I take pride in having had the opportunity to serve as a teaching student at Penn for the past two and a half years, and some of the students I had the privilege to serve graduated this past weekend. I realize how special of an occasion graduation from college is, and how upset my friends are that a proper celebration is not possible at the moment due to the global pandemic. Very thoughtfully, President Gutmann announced that Penn plans to hold an in-person graduation ceremony next year for the Class of 2020. In the meantime, however, I decided to write a message in an attempt to give this occasion the recognition it deserves.
Let me begin by giving my most sincere condolences to the members of our community who have lost loved ones as a result of the COVID-19 pandemic, and the many others who have been impacted by the economic downfall it has caused.

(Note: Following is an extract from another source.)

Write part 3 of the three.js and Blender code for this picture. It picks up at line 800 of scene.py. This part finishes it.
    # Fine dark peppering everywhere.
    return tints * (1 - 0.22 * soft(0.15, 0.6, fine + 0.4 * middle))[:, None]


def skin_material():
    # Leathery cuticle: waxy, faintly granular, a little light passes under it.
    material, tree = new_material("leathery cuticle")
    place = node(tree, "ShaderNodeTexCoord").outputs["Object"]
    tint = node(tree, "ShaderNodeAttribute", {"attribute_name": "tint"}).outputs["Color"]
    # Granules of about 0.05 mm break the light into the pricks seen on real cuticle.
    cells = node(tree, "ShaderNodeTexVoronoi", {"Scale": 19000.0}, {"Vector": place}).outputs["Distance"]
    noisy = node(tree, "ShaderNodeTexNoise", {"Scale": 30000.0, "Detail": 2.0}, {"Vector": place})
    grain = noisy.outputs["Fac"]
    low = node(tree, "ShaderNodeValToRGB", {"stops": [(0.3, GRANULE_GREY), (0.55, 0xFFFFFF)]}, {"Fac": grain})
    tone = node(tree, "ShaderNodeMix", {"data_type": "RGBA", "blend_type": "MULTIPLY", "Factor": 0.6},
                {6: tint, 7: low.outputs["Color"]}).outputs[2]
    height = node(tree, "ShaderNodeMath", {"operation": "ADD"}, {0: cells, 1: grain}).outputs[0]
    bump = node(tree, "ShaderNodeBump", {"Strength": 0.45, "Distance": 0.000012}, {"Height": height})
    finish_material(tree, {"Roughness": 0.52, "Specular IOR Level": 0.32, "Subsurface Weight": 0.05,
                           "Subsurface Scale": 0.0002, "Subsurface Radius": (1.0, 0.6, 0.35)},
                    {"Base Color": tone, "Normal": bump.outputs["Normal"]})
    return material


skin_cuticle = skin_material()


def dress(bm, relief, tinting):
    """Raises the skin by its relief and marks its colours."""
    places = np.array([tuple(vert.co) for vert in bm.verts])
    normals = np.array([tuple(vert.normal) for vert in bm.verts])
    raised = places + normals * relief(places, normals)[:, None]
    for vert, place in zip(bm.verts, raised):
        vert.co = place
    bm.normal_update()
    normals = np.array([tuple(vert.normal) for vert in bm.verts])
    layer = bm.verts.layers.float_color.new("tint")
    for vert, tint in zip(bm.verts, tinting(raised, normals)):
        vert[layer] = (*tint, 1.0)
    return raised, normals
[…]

We have seen better days, and I hope our sense of responsibility and community can help minimize the suffering of the members of our community in the days that follow. Words cannot portray how grateful I am for the heroic efforts put in by medical care providers inside and outside of Penn to protect the physical and mental health of our society.

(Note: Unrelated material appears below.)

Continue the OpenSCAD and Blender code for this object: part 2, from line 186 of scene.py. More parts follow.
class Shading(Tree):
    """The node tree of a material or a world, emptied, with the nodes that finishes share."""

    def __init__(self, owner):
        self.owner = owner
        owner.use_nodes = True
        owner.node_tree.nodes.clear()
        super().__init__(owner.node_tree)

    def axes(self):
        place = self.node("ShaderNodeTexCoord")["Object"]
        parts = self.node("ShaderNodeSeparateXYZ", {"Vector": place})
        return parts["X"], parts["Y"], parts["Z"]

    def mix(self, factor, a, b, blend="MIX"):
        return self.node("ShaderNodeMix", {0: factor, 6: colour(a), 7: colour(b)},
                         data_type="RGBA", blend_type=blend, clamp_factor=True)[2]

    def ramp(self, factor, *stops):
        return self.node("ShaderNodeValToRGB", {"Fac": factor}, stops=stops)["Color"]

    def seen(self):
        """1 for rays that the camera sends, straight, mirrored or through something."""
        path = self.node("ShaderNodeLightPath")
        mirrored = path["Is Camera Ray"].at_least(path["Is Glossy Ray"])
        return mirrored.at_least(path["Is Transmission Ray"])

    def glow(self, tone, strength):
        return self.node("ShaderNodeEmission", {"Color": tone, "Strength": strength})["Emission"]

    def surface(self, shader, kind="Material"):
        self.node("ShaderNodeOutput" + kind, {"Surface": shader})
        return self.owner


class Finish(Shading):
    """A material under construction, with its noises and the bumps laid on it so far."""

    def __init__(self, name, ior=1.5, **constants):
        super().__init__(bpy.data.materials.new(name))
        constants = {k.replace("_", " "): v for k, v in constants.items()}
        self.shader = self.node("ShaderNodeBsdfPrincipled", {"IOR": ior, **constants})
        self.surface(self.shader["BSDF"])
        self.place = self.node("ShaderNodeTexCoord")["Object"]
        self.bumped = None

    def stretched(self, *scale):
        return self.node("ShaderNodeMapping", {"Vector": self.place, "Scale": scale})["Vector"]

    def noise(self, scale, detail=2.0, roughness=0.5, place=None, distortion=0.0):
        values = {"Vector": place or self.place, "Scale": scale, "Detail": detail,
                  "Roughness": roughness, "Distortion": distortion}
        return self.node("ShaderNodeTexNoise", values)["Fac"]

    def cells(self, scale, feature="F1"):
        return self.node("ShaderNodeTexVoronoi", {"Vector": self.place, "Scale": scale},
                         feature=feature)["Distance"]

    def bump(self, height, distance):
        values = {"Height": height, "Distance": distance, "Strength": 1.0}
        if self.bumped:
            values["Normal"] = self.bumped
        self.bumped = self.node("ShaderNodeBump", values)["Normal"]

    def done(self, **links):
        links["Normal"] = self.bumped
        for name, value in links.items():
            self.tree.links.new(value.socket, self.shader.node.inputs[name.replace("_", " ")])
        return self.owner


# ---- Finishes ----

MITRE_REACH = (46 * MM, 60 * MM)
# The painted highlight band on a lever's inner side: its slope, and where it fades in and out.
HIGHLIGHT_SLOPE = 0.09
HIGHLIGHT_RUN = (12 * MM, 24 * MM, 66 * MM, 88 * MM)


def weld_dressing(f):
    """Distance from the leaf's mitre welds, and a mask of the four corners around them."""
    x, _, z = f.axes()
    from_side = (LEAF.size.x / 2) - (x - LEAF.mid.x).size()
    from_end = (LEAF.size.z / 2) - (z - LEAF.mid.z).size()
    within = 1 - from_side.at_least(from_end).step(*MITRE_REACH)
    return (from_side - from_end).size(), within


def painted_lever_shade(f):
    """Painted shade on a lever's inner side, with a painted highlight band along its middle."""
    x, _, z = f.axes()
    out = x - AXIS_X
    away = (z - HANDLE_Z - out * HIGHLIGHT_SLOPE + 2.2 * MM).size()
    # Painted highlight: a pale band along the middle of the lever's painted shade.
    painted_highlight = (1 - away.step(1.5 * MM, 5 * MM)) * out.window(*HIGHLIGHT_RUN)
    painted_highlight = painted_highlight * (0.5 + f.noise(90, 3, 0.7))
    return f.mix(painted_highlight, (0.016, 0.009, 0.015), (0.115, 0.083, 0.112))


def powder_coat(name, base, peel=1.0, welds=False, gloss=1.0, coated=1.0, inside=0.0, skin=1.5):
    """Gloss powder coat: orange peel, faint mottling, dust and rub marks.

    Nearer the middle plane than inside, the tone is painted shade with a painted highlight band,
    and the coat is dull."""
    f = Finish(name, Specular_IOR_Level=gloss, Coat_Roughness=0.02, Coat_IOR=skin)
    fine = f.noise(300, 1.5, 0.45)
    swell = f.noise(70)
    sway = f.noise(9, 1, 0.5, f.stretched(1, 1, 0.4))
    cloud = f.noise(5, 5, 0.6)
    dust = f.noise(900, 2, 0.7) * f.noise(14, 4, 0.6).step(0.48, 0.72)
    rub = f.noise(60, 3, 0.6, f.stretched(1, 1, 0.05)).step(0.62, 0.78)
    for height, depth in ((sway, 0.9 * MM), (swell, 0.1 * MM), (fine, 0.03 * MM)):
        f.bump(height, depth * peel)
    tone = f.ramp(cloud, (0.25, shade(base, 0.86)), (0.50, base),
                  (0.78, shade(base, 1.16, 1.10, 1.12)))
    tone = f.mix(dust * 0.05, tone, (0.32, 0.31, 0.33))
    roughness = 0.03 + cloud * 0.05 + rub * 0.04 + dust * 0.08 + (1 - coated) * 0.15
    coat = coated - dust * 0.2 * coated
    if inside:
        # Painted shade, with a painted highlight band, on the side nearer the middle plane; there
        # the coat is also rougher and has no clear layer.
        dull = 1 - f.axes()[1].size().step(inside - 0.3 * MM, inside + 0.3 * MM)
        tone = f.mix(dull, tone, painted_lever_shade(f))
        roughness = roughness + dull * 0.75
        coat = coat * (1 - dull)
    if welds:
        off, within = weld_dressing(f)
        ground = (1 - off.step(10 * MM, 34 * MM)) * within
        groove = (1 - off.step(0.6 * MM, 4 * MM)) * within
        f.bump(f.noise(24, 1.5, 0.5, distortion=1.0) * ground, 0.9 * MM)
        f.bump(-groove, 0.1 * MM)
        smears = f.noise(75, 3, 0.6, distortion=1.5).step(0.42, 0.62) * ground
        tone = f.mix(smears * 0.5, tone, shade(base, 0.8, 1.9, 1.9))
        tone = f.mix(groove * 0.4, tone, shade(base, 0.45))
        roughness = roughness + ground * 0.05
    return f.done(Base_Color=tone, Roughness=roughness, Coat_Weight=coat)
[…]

To the Class of 2020, I want to express my deepest gratitude for the contributions you have made, and for giving me an opportunity to learn with you and from you. I am proud to have served you, for you are the future. You are the people our society has invested in to find solutions for the challenges ahead. And while I cannot ascertain that Penn has provided you with the necessary tools, my observation was that we cared, and we tried.
Life is unfair, and the hope was that we could employ human nature to offset that unfairness. We devised laws to protect ourselves from the inherent unfairness of life. Laws are confinements, and freedom is the freedom to choose the right confinement with the measure of morals. The demise of morality brings about the demise of society. You just became Penn alumni, and it is on you to stand against “laws without morals." The most important thing I learned from Penn is that both people and ideas are diverse, and that inclusiveness and tolerance are key to the wellbeing of society. It is now on you to live and propagate this message.
I have faith in you, and I am proud of you. I know you will bring us to better days and make an impact on the lives of so many, and that you will change the “laws without morals” and stand for your freedom. I wish you wisdom for decisions you will have to make, perseverance for what you have to endure, and lots of love to give.